The player who most distinctly shows how differently Brady has been playing than the Brady of yesteryear happens to not be Brady. It’s a running back.

The Patriots’ James White leads all players—including running backs, receivers and tight ends—with 19 catches this postseason. His 15 catches in the divisional round against the Los Angeles Chargers tied an NFL record for most receptions ever in a playoff game.

White is Brady’s perfect weapon: Running backs don’t typically catch passes downfield and they’re frequently open near the line of scrimmage. White actually has more yards after the catch in the playoffs, 167, than he does receiving yards, 146, because he frequently catches the ball behind the line of scrimmage.

This has been a growing trend for Brady. He completed 28.3% of his passes to running backs in 2018, the highest rate of his entire career.

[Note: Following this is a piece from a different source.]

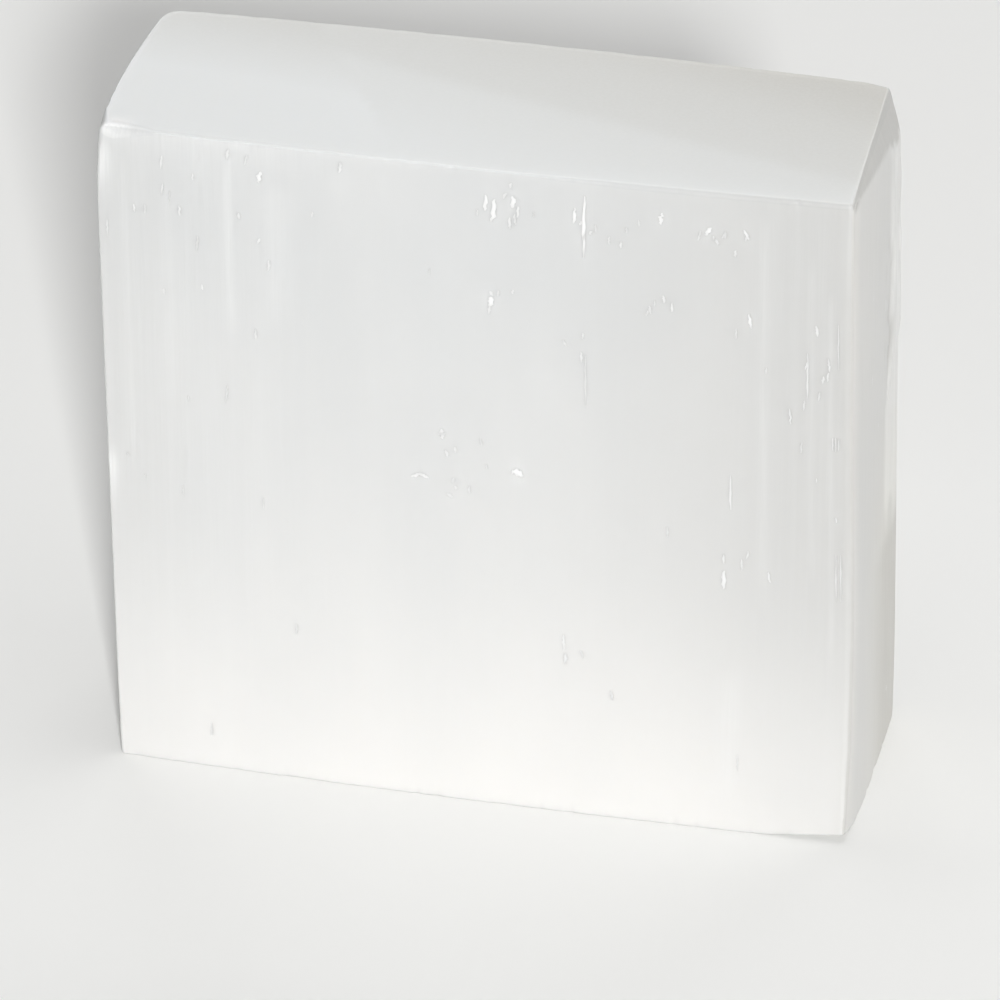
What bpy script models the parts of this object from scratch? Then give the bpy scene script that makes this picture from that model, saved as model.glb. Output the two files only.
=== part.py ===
"""Solid upright block of fibrous white mineral, in metres, +Z up along the fibres.

The origin is the middle of the base, +X runs along the width and the front face looks along -Y.
The long faces are slightly crowned and not quite upright, the long edges are eased and wear
rounder at some of their ends, and two corners on the right are ground off.
"""

from collections import namedtuple
from math import atan2, cos, pi, radians, sin

import bmesh
import bpy
from mathutils import Vector

WIDTH = 0.1000  # over the crowns of the left and right faces
DEPTH = 0.0361  # over the crowns of the front and back faces
HEIGHT = 0.0936  # between the two flat sawn ends, along the fibres

# A long face seen from above: half_length along it, out to its highest line, how far the crown
# falls over half the length, and where the highest line is, measured anticlockwise from the middle.
Face = namedtuple("Face", "half_length out crown crown_at")
FACES = (  # anticlockwise
    Face(WIDTH / 2, DEPTH / 2, 0.00087, 0.0085),  # front
    Face(DEPTH / 2, WIDTH / 2, 0.00010, 0),  # right
    Face(WIDTH / 2, DEPTH / 2, 0.00121, 0.0100),  # back
    Face(DEPTH / 2, WIDTH / 2, 0.00090, 0),  # left
)

# The long edges run along the fibres. Each follows its face in FACES, and wears rounder by the
# two extra radii: at the base, and at the top.
LONG_EDGE_RADIUS = 0.0011
EDGE_WEAR = (
    (0.0030, 0),  # front to right
    (0.0010, 0),  # right to back
    (0.0004, 0.0020),  # back to left
    (0.0006, 0.0010),  # left to front
)
EDGE_WEAR_REACH = 0.016  # how far from an end the extra rounding starts

RIM_RADIUS = 0.0005  # easing of the rims of the two sawn ends
RIM_STEPS = 3

RIGHT_LEAN = 0.0014  # how far the right face comes in between the base and the top
FRONT_LEAN = 0.0009  # the same for the front face
LEFT_UNDERCUT = 0.0007  # how far the left face comes in between the top and the base
LEFT_SHOULDER = 0.0006  # how far the left face rolls in again at its top
SHOULDER_REACH = 0.010

SIDE_STEPS = 12  # straight pieces along each face
CORNER_STEPS = 6  # straight pieces round each long edge
LEVEL_STEPS = 14  # slices between the two rims
LEVEL_CROWDING = 0.85  # 0 spaces the slices evenly, 1 draws them towards the ends

# A ground corner is a plane: where it meets the three edges, measured from the sharp corner.
TOP_CORNER_CUT = (-0.0017, -0.0045, -0.0028)
BASE_CORNER_CUT = (-0.0120, 0.0060, 0.0013)

SHARP_ANGLE = radians(30)


def fall(face, along):
    """How far a face is below its highest line, at a place along it."""
    return face.crown * ((along - face.crown_at) / face.half_length) ** 2


def face_points(face, start, end, inset):
    """A face seen from above as (along, out) pairs, anticlockwise, set in by inset."""
    points = []
    for i in range(SIDE_STEPS + 1):
        along = start + (end - start) * i / SIDE_STEPS
        points.append((along, face.out - inset - fall(face, along)))
    return points


def turned(points, quarter):
    """(along, out) pairs as plan points, turned so that out is -Y, +X, +Y or -X."""
    along_axis = Vector((cos(quarter * pi / 2), sin(quarter * pi / 2)))
    out_axis = Vector((along_axis.y, -along_axis.x))
    return [along_axis * along + out_axis * out for along, out in points]


def eased_corner(side, following):
    """Points of the round between the end of one side and the start of the next."""
    start = side[-1]
    end = following[0]
    leaving = (side[-1] - side[-2]).normalized()
    arriving = (following[1] - following[0]).normalized()
    turn = leaving.angle(arriving)
    radius = (end - start).length / (2 * sin(turn / 2))
    centre = start + Vector((-leaving.y, leaving.x)) * radius
    begin = atan2(start.y - centre.y, start.x - centre.x)
    points = []
    for i in range(1, CORNER_STEPS):
        angle = begin + turn * i / CORNER_STEPS
        points.append(centre + radius * Vector((cos(angle), sin(angle))))
    return points


def edge_radius(wear, height):
    """Radius of a long edge at a height: it grows towards a worn end."""
    base_wear, top_wear = wear
    near_base = max(0, 1 - height / EDGE_WEAR_REACH)
    near_top = max(0, 1 - (HEIGHT - height) / EDGE_WEAR_REACH)
    return LONG_EDGE_RADIUS + base_wear * near_base**2 + top_wear * near_top**2


def plan_outline(height, inset):
    """The outline seen from above at a height, anticlockwise, before the faces lean."""
    radii = [edge_radius(wear, height) - inset for wear in EDGE_WEAR]
    sides = []
    for i, face in enumerate(FACES):
        before = FACES[i - 1]
        after = FACES[(i + 1) % len(FACES)]
        # A side stops short of the sharp corners by the round there and by the next face's fall.
        short_of_start = fall(before, before.half_length) + radii[i - 1]
        short_of_end = fall(after, -after.half_length) + radii[i]
        half_length = face.half_length - inset
        start = short_of_start - half_length
        end = half_length - short_of_end
        sides.append(turned(face_points(face, start, end, inset), i))
    outline = []
    for i, side in enumerate(sides):
        outline += side
        outline += eased_corner(side, sides[(i + 1) % len(sides)])
    return outline


def leaned(point, height):
    """An outline point at its height, with the left, right and front faces out of true."""
    x, y = point
    rise = height / HEIGHT
    shoulder = max(0, 1 - (HEIGHT - height) / SHOULDER_REACH) ** 2
    right_share = max(0, x / (WIDTH / 2))
    left_share = max(0, -x / (WIDTH / 2))
    front_share = max(0, -y / (DEPTH / 2))
    x -= right_share * RIGHT_LEAN * rise
    x += left_share * (LEFT_UNDERCUT * (1 - rise) + LEFT_SHOULDER * shoulder)
    y += front_share * FRONT_LEAN * rise
    return Vector((x, y, height))


def wall_height(step):
    """Height of a slice of the walls: closer together near the ends, where the edges wear."""
    share = step / LEVEL_STEPS
    crowded = (1 - cos(pi * share)) / 2
    between_rims = HEIGHT - 2 * RIM_RADIUS
    return RIM_RADIUS + between_rims * (share + (crowded - share) * LEVEL_CROWDING)


def slices():
    """(height, inset) of every ring, from the base up: a round rim, the walls, a round rim."""
    rim = []
    for i in range(RIM_STEPS):
        angle = pi / 2 * i / RIM_STEPS
        rim.append((RIM_RADIUS * (1 - cos(angle)), RIM_RADIUS * (1 - sin(angle))))
    walls = [(wall_height(i), 0) for i in range(LEVEL_STEPS + 1)]
    top_rim = [(HEIGHT - height, inset) for height, inset in reversed(rim)]
    return rim + walls + top_rim


def add_level(mesh, height, inset):
    """One ring of vertices round the block."""
    return [mesh.verts.new(leaned(point, height)) for point in plan_outline(height, inset)]


def add_walls(mesh, lower, upper):
    """The band of faces between two rings."""
    count = len(lower)
    for i in range(count):
        j = (i + 1) % count
        mesh.faces.new((lower[i], lower[j], upper[j], upper[i]))


def grind_corner(mesh, corner, cut):
    """Takes a corner off with the plane through the three points at the distances in cut."""
    outward = -Vector([1 / distance for distance in cut]).normalized()
    result = bmesh.ops.bisect_plane(
        mesh,
        geom=mesh.verts[:] + mesh.edges[:] + mesh.faces[:],
        dist=1e-7,
        plane_co=corner + Vector((cut[0], 0, 0)),
        plane_no=outward,
        clear_outer=True,
    )
    rim = [item for item in result["geom_cut"] if isinstance(item, bmesh.types.BMEdge)]
    bmesh.ops.edgenet_fill(mesh, edges=rim)


def block_mesh():
    """The whole solid."""
    mesh = bmesh.new()
    rings = [add_level(mesh, height, inset) for height, inset in slices()]
    for lower, upper in zip(rings[:-1], rings[1:], strict=True):
        add_walls(mesh, lower, upper)
    mesh.faces.new(list(reversed(rings[0])))
    mesh.faces.new(rings[-1])
    front, right, back, _ = FACES
    right_of_top = WIDTH / 2 - fall(right, right.half_length) - RIGHT_LEAN
    back_of_top = DEPTH / 2 - fall(back, -back.half_length)
    right_of_base = WIDTH / 2 - fall(right, -right.half_length)
    front_of_base = fall(front, front.half_length) - DEPTH / 2
    grind_corner(mesh, Vector((right_of_top, back_of_top, HEIGHT)), TOP_CORNER_CUT)
    grind_corner(mesh, Vector((right_of_base, front_of_base, 0)), BASE_CORNER_CUT)
    bmesh.ops.recalc_face_normals(mesh, faces=mesh.faces)
    data = bpy.data.meshes.new("block")
    mesh.to_mesh(data)
    mesh.free()
    data.shade_smooth()
    data.set_sharp_from_angle(angle=SHARP_ANGLE)
    return data


def mineral_material():
    """Milky white, satin mineral."""
    material = bpy.data.materials.new("white_mineral")
    material.use_nodes = True
    shader = material.node_tree.nodes["Principled BSDF"]
    shader.inputs["Base Color"].default_value = (0.84, 0.85, 0.84, 1)
    shader.inputs["Roughness"].default_value = 0.38
    shader.inputs["Metallic"].default_value = 0
    return material


def main():
    """Builds the one-piece block in an emptied scene."""
    for item in list(bpy.data.objects):
        bpy.data.objects.remove(item, do_unlink=True)
    block = bpy.data.objects.new("block", block_mesh())
    block.data.materials.append(mineral_material())
    bpy.context.scene.collection.objects.link(block)


main()
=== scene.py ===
"""Looks of a solid block of fibrous white mineral standing on a plain pale floor.

The shown block repeats the CAD's shape on a fine mesh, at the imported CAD's height, and adds fibre
relief, worn edges, a rough fracture and small raised cleavage splinters.
All lengths are in metres. The fibres run along +Z and the front face looks along -Y.
"""

from collections import namedtuple
from math import cos, pi, radians, sin

import bpy
import numpy as np
from mathutils import Matrix, Vector, geometry


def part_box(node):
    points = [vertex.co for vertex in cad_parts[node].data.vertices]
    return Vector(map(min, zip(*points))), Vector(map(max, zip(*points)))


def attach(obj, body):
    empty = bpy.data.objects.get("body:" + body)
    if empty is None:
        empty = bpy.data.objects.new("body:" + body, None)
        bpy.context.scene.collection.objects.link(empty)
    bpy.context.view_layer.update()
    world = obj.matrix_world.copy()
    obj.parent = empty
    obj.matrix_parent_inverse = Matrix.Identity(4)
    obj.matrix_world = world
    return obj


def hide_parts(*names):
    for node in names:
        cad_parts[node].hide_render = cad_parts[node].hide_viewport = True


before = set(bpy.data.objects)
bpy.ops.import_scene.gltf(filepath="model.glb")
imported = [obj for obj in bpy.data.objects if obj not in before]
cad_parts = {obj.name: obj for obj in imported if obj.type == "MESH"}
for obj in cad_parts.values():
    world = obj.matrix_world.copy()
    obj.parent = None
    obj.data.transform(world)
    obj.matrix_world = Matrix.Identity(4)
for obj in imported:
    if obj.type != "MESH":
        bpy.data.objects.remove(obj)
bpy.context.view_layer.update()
CAD_LOW, CAD_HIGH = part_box("block")

SEED = 7
MM = 0.001

# -------- shape of the block, as in the CAD

WIDTH = 0.1000
DEPTH = 0.0361
HEIGHT = CAD_HIGH.z - CAD_LOW.z

# A long face seen from above: half_length along it, out to its highest line, how far the crown
# falls over half the length, and where the highest line is, measured anticlockwise from the middle.
Face = namedtuple("Face", "half_length out crown crown_at columns")
FACES = (  # anticlockwise
    Face(WIDTH / 2, DEPTH / 2, 0.00087, 0.0085, 350),  # front
    Face(DEPTH / 2, WIDTH / 2, 0.00010, 0, 124),  # right
    Face(WIDTH / 2, DEPTH / 2, 0.00121, 0.0100, 240),  # back
    Face(DEPTH / 2, WIDTH / 2, 0.00090, 0, 96),  # left
)
AROUND = 2 * sum(face.half_length for face in FACES)  # way round, starting at the front left edge
RIGHT_BACK_EDGE = WIDTH + DEPTH  # the way round to that edge

# A long edge: its radius, and how much rounder it is at the base and at the top: below 0 is crisper.
LongEdge = namedtuple("LongEdge", "radius base_wear top_wear")
LONG_EDGES = (
    LongEdge(0.0011, -0.0007, -0.0004),  # front to right
    LongEdge(0.0006, 0.0015, 0.0013),  # right to back
    LongEdge(0.0011, 0.0004, 0.0013),  # back to left
    LongEdge(0.0004, 0.0003, 0.0006),  # left to front
)
EDGE_WEAR_REACH = 0.016
CORNER_COLUMNS = 8

# How far apart the rows of points up the long faces are: at most, next to a rim, and how fast that
# grows away from it.
ROW_STEP = 0.00125
RIM_ROW_STEP = 0.00018
ROW_STEP_GROWTH = 0.16

# Easing of the sawn rims. The top one is given at places round the block: crisp along the left of
# the front, softer to its right, and roundest near the front left and back right corners.
BASE_RIM_RADIUS = 0.00015
TOP_RIM_RADII = (  # (way round, radius)
    (0.0000, 0.0008),
    (0.0022, 0.0015),
    (0.0045, 0.0011),
    (0.0080, 0.00025),
    (0.0560, 0.00025),
    (0.0700, 0.0006),
    (0.1030, 0.0006),
    (0.1250, 0.0010),
    (0.1350, 0.0015),
    (0.1400, 0.0002),
    (0.2661, 0.0002),
    (0.2700, 0.0012),
    (0.2722, 0.0008),
)
RIM_ROWS = 5

RIGHT_LEAN = 0.0014
FRONT_LEAN = 0.0009
LEFT_UNDERCUT = 0.0007
LEFT_SHOULDER = 0.0006
SHOULDER_REACH = 0.010

# A ground corner is a plane: where it meets the three edges, measured from the sharp corner.
TOP_CORNER_CUT = (-0.0017, -0.0045, -0.0028)
BASE_CORNER_CUT = (-0.0120, 0.0060, 0.0013)
GRIND_BLEND = 0.0002  # with this much ground away, the surface looks fully ground
GROUND_CLEARNESS = 0.8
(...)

This came after he set career-highs in 2017, 2016 and 2015, too. He relies more and more on the player who begins the play standing right next to him.

These trends have not gone unnoticed on the field. Rams defensive back Nickell Robey-Coleman—the same player who had a crazy idea to clobber a Saints receiver in the NFC Championship and infamously got away without a penalty—did something that may be crazier later: He said Brady had lost a step.

“I’m not scared of Tom Brady,” Robey-Coleman said.

There’s some reason for this. Brady’s passer rating was his lowest in four years. He threw double-digit interceptions for the first time since 2013. His yards per attempt fell for the second straight year.

But it doesn’t take a long trip down memory lane to see Brady is as dangerous as ever. Trailing in the AFC Championship, Brady marched the offense downfield for a touchdown with 39 seconds left. In overtime, the Patriots got the ball first. Brady led New England downfield for the game-winning touchdown. The Chiefs and Patrick Mahomes never got the chance to touch the ball.

And that meant Brady had just outdueled the best quarterback in the NFL this season for a trip to a ninth Super Bowl.